Nanophase Technologies Corporation (NTC) was spun off from Argonne National Laboratory in 1989 and is devoted to the commercialization of nanophase materials. NTC technology is based on gas phase condensation (GPC) techniques for synthesizing inorganic and metallic powders invented by R.W. Siegel et al. (1994; patented by ARCH Development Corporation and assigned to NTC). The basis of GPC is the evolution of a physical vapor from the evaporation of elemental or reacted material followed by immediate condensation and reaction of the vapor into small nanometer particles (Siegel and Eastman 1989). To maintain nanometer-sized particles and weak agglomeration, the aerosol is rapidly cooled and diluted to prevent extensive sintering (to form hard agglomerates) and coalescence growth (aggregates).

Early GPC processes employed natural convection flow current for streaming an elemental reactant into the reactive/condensation chamber. Natural convection of an inert gas at low pressure (e.g., helium at 5 - 50 torr) draws condensed crystallites out of the evaporation/condensation region to the (thermophoretic) collection device. Natural convection is established and limited by a temperature gradient between the hot (e.g., 1500°C) evaporation source and the cold (e.g., -200°C) particle collection device. Although an increase in heating drives natural convection faster, the flow rate is insufficient to overcome the concomitant increase in metal evaporation rate (vapor pressure increases exponentially with temperature). As a result, crystallites become larger and aggregate. In addition to the limitations of natural convection, oxidation of metal crystallites into metal-oxide ceramics must occur in a separate processing step. This type of oxidation process is not conducive to commercial-scale production, and in fact, oxidation is often incomplete (Parker and Siegel 1990).

NTC has developed and patented (Parker et al. 1996) a production system using forced convection flow in order to (1) allow control of the particle/gas stream by eliminating the ill-defined flow pattern of natural convection, (2) speed particle transport from the particle growth region to increase metal vapor generation, and (3) complete reaction of metal crystallites to form oxides and nitrides.
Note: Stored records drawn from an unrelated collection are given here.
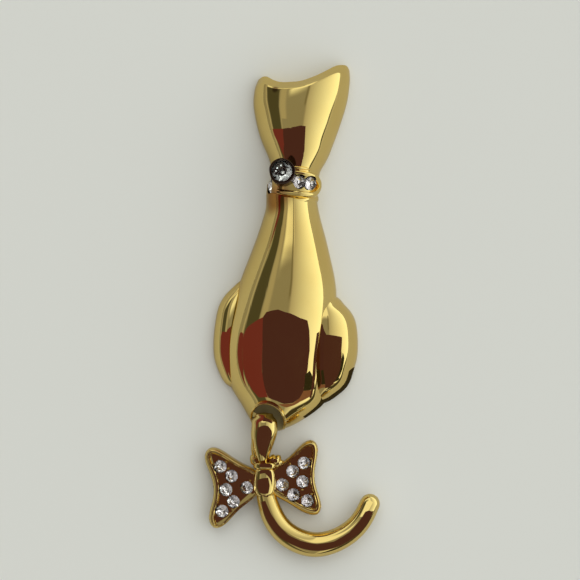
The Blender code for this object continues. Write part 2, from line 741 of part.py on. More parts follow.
def build_tail(parts, cutters):
    wings = [build_wing(-1, "left", LEFT_WING, LEFT_WING_STONES, parts, cutters),
             build_wing(1, "right", RIGHT_WING, RIGHT_WING_STONES, parts, cutters)]
    pieces = build_knot(cutters) + [build_hook(cutters)] + build_rivet(cutters) + wings
    tail = combine(build_drop(cutters), pieces, "UNION")
    return hand_over(tail, "tail", GOLD, cutters, parts)


def body_middle(along):
    left = spline(BODY_SECTIONS["along"], BODY_SECTIONS["left"], along)
    right = spline(BODY_SECTIONS["along"], BODY_SECTIONS["right"], along)
    return Vector(((left + right) / 2 * BODY_WIDTH, -along * BODY_LENGTH, 0))


def build_pin(parts, cutters):
    # Two posts that seat against the hollow's ceiling and a straight wire between them
    upper, lower = (body_middle(along) for along in PIN_POSTS)
    reach = (upper - lower).length
    half = PIN_POST / 2
    ceiling = cushion("ceiling", body_grid(
        BODY_SECTIONS, 0, BODY_LENGTH, BODY_HEIGHT, BODY_HOLLOW, (24, 16), WALL + SEAT_GAP), cutters)
    wire = cylinder("wire", PIN_RADIUS, 0, reach, cutters, sides=12)
    place(wire, Matrix.Translation((0, 0, PIN_LEVEL)) @ Matrix.Rotation(math.pi / 2, 4, "X"))
    pieces = [wire]
    for name, along in (("upper_post", 0), ("lower_post", -reach)):
        pieces.append(box(name, (-half, along - half, PIN_LIFT), (half, along + half, BODY_HEIGHT), cutters))
    turn = Matrix.Rotation(math.atan2(upper.x - lower.x, upper.y - lower.y), 4, "Z").inverted()
    for piece in pieces:
        place(piece, Matrix.Translation(upper) @ turn)
    wire, first, second = pieces
    pin = combine(combine(combine(first, [second], "UNION"), [ceiling], "INTERSECT"), [wire], "UNION")
    return hand_over(pin, "pin_back", PIN_METAL, cutters, parts)


def centre_on_floor(root, parts):
    # Puts the middle of the whole brooch's box at X 0, Y 0, with its back on Z 0
    bpy.context.view_layer.update()
    corners = np.array([piece.matrix_world @ vertex.co for piece in parts.objects if piece.type == "MESH"
                        for vertex in piece.data.vertices])
    low = corners.min(axis=0)
    high = corners.max(axis=0)
    middle = (low + high) / 2
    root.location = (-middle[0], -middle[1], -low[2])


def main():
    for old in list(bpy.data.objects):
        bpy.data.objects.remove(old)
    parts = bpy.data.collections.new("cat_brooch")
    cutters = bpy.data.collections.new("cutters")
    bpy.context.scene.collection.children.link(parts)
    bpy.context.scene.collection.children.link(cutters)

    cat = build_cat_body(parts, cutters)
    still = [cat, build_pin(parts, cutters)] + build_collar_stones(parts)
    tail = build_tail(parts, cutters)
    bow_stones = [piece for piece in parts.objects if piece.name.startswith("bow_stone")]

    root = bpy.data.objects.new("brooch_frame", None)
    swing = bpy.data.objects.new("tail_pivot", None)
    for empty in (root, swing):
        parts.objects.link(empty)
    swing.parent = root
    swing.location = body_spot(*PIVOT_SPOT)
    for piece in still:
        piece.parent = root
    for piece in [tail] + bow_stones:
        piece.parent = swing
    for cutter in cutters.objects:
        cutter.hide_render = True
        cutter.display_type = "WIRE"
    for piece in parts.objects:
        if piece.type == "MESH":
            piece.data.shade_smooth()
            piece.data.set_sharp_from_angle(angle=math.radians(35))
    centre_on_floor(root, parts)


main()
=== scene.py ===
import json
import math

import bmesh
import bpy
import numpy as np
from mathutils import Matrix, Vector
from mathutils.bvhtree import BVHTree


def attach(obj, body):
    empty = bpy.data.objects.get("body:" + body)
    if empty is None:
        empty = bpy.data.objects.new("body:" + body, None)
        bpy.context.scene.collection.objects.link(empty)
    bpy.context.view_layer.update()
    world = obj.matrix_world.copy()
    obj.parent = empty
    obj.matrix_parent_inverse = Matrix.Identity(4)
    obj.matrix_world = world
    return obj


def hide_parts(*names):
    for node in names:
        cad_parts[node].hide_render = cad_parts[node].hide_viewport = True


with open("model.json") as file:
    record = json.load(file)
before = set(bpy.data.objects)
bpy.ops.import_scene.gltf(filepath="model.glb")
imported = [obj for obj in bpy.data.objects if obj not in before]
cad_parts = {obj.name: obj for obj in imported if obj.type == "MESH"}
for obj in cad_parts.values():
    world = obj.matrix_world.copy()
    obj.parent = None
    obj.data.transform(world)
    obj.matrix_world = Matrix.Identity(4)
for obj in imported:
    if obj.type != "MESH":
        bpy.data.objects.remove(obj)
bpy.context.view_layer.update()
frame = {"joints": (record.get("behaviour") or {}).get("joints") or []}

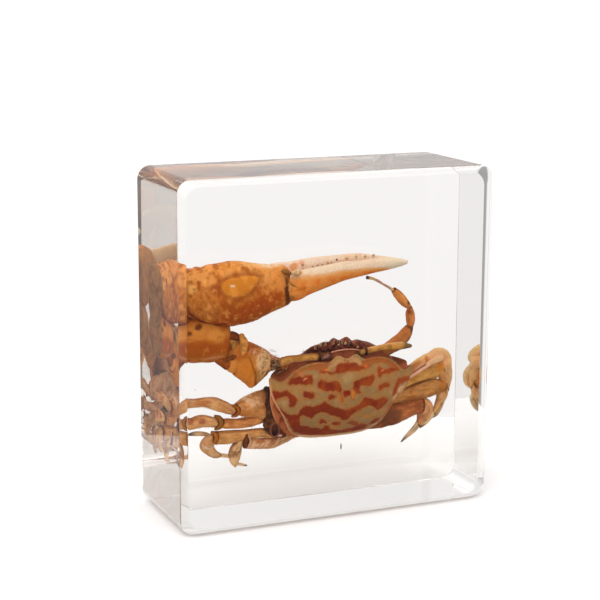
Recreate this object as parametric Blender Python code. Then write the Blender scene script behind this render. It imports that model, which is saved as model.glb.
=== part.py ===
"""A dried fiddler crab sealed in a clear resin block that stands on its narrow bottom face.

X runs to the right along the front face, Y into the depth, Z up.
The origin is the centre of the bottom face. The crab shows its back to the front face.
"""
import bpy
import bmesh
from math import cos, pi, radians, sin
from mathutils import Vector

# Driving dimensions, in millimetres
BLOCK_WIDTH = 73.0
BLOCK_DEPTH = 28.0
BLOCK_HEIGHT = 75.5
CORNER_RADIUS = 3.0
FRONT_EDGE_RADIUS = 1.6
BACK_EDGE_RADIUS = 0.7
PARTING_DEPTH = 4.0
PARTING_GAP = 0.3
CLEARANCE = 0.5

# The crab's own plane: u to the right, f towards its front, d out of its back
CRAB_CENTRE = Vector((4.3, 2.4, 25.1))
CRAB_PITCH = radians(19.5)
HALF_WIDTH = 17.2
HALF_LENGTH = 10.2
DOME_HEIGHT = 5.0
DOME_SIDE_DROP = 5.2
DOME_END_DROP = 3.8

MM = 0.001
LIMB_SIDES = 8
CLAW_SIDES = 12
PART_NAME = "fiddler_crab_in_resin_block"

AXIS_U = Vector((1.0, 0.0, 0.0))
AXIS_F = Vector((0.0, -sin(CRAB_PITCH), cos(CRAB_PITCH)))
AXIS_D = Vector((0.0, -cos(CRAB_PITCH), -sin(CRAB_PITCH)))

# Right half of the carapace's margin, from the front notch round to the rear, as (u, f)
HALF_MARGIN = (
    (0.0, 9.6), (2.3, 10.2), (4.2, 9.1), (6.5, 9.1), (9.0, 8.7), (12.0, 7.2), (15.0, 4.6),
    (17.3, 5.0), (17.2, 3.0), (16.6, 1.0), (15.5, -1.2), (13.6, -3.8), (12.0, -6.4),
    (10.6, -9.2), (9.0, -10.5), (5.0, -10.4), (0.0, -10.2),
)

# Rings of the dome, as a share of the margin's size
DOME_RINGS = (0.78, 0.5, 0.22)

# Rings below the margin: width share, length share in front, length share behind, height d
# The first is the orbits' groove, whose height is counted from the margin.
GROOVE_RING = (0.96, 0.86, 0.99, -1.2)
BELLY_RINGS = (
    (0.93, 1.06, 0.98, -2.8),
    (0.72, 1.08, 0.92, -6.0),
    (0.48, 0.80, 0.72, -8.4),
)

# Each limb is a list of rings: x, y, z of the centre, half its height, half its depth
LARGE_CLAW = {
    "palm": (
        (-34.8, 7.2, 50.2, 2.0, 1.7), (-34.0, 7.0, 50.1, 3.7, 3.1), (-32.8, 6.6, 50.2, 4.7, 4.0),
        (-29.4, 5.6, 50.1, 5.4, 4.9), (-26.3, 4.8, 49.5, 6.5, 5.2), (-23.2, 4.3, 49.2, 7.1, 5.3),
        (-20.0, 3.9, 49.3, 7.0, 5.1), (-16.5, 3.5, 49.5, 6.4, 4.6), (-12.6, 3.1, 49.9, 5.3, 3.8),
        (-9.4, 2.9, 50.4, 4.5, 3.0),
    ),
    "palm_callus": (
        (-24.4, 0.3, 51.4, 0.7, 0.6), (-22.8, -0.3, 51.3, 2.0, 1.3), (-20.4, -0.6, 51.2, 2.3, 1.4),
        (-18.0, -0.4, 51.1, 1.9, 1.2), (-16.4, 0.2, 51.0, 0.6, 0.5),
    ),
    "fixed_finger": (
        (-12.0, 3.8, 53.0, 2.2, 2.2), (-7.5, 4.3, 53.3, 2.1, 1.8), (-2.5, 4.5, 54.0, 1.8, 1.6),
        (3.0, 4.4, 54.4, 1.6, 1.5), (8.0, 4.1, 54.7, 1.4, 1.3), (13.0, 3.5, 54.3, 1.1, 1.0),
        (17.0, 2.9, 53.9, 0.8, 0.8), (20.0, 2.4, 53.7, 0.35, 0.4),
    ),
    "moving_finger": (
        (-9.8, 2.3, 49.9, 2.4, 1.8), (-7.7, 1.9, 49.9, 3.1, 2.2), (-4.7, 1.6, 50.8, 2.9, 2.3),
        (0.2, 1.3, 51.9, 2.45, 2.1), (4.1, 1.2, 52.7, 2.1, 1.9), (8.1, 1.2, 53.0, 1.75, 1.7),
        (12.1, 1.3, 53.4, 1.5, 1.4), (16.2, 1.6, 53.6, 1.0, 1.1), (19.8, 1.9, 53.5, 0.3, 0.35),
    ),
    "wrist": (
        (-34.9, 7.2, 39.5, 2.0, 1.8), (-34.0, 7.0, 39.6, 3.8, 3.2), (-31.0, 6.3, 39.7, 4.8, 4.2),
        (-27.0, 5.7, 39.4, 4.9, 4.4), (-24.0, 5.4, 39.0, 4.5, 4.2), (-21.8, 5.2, 38.4, 3.2, 3.0),
    ),
    "arm": (
        (-23.2, 5.2, 36.8, 2.8, 2.4), (-22.0, 5.2, 36.1, 4.2, 3.2), (-19.0, 5.1, 34.3, 4.6, 3.7),
        (-16.0, 5.0, 32.6, 4.6, 3.8), (-14.4, 5.0, 31.7, 4.2, 3.4),
    ),
    "arm_base": (
        (-16.0, 5.0, 32.2, 2.8, 2.6), (-12.5, 4.8, 33.3, 2.4, 2.3), (-8.5, 5.2, 32.6, 2.2, 2.2),
        (-4.5, 5.8, 30.5, 2.0, 2.0),
    ),
}
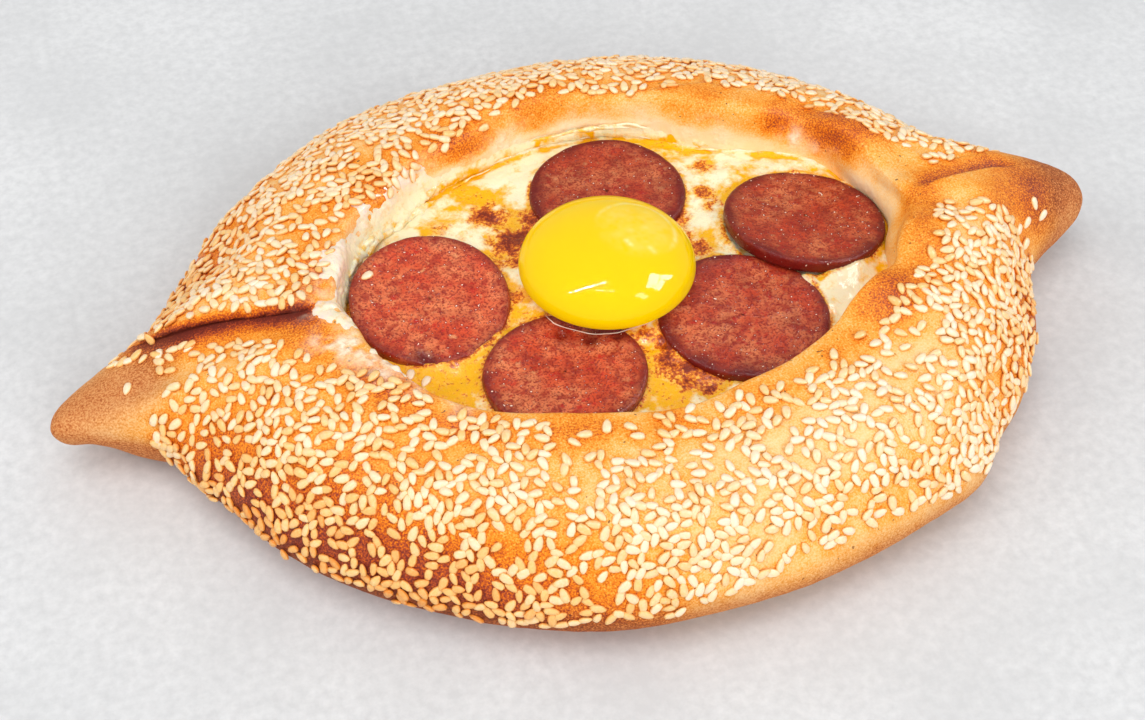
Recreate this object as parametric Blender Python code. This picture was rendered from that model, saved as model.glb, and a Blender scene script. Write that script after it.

The process employs a transferred arc to produce metal vapor in conjunction with forced gas flow; the high cooling rate of the plasma tail flame allows the formation of nanocrystals (typically ca. 8-30 nm) that weakly aggregate into submicron particles. The process produces commercial quantities of nanosized inorganic powders that are spheroidal and have narrow particle size distribution.

Economic Drivers

The NTC process reduced the cost of powder from thousands of dollars per gram to dollars per pound while maintaining the high quality observed in laboratory scale powders. Yet marketing efforts revealed only a modest opportunity for application in industry. The lack of market acceptance of nanocrystalline powders for bulk use is largely attributed to the relatively high expense involved in synthesizing and handling these materials, which must compete with conventional materials at nearly one-tenth the cost.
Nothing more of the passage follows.